First of all, the SR-71 flies too high and too fast. The MiG-25 cannot reach it or catch it. Secondly … the missiles are useless above 27,000 meters [88,000 feet], and as you know, the SR-71 cruises much higher. But even if we could reach it, our missiles lack the velocity to overtake the SR-71 if they are fired in a tail chase. And if they are fired head-on, the guidance systems cannot adjust quickly enough to the high closing speed.”
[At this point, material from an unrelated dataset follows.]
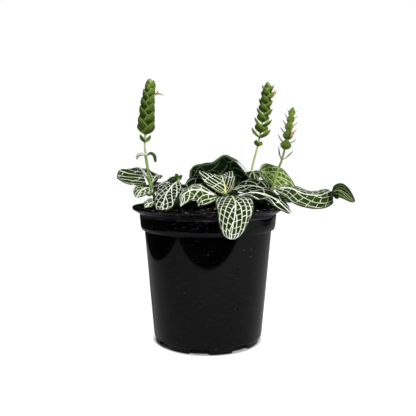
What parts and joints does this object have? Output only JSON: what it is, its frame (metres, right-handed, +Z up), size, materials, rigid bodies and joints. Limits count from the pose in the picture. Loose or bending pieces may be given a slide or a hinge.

Moreover, Belenko’s missiles would have not worked because “most air- to-air missiles are optimized to maneuver in the thicker air below around 30,000 feet in order to shoot down an enemy plane,” former Blackbird pilot Col. Richard Graham explained in his book SR-71: The Complete Illustrated History of the Blackbird. “Firing at the SR-71, cruising at 75,000 feet, the air is so thin that any maneuvering capability of the missile is practically nonexistent.”
With the Mach-6 SR-72 a real possibility, “speed is the new stealth” is Lockheed Martin’s new slogan. But really, there’s nothing new about it. Speed has worked to protect spy planes for the last 60 years.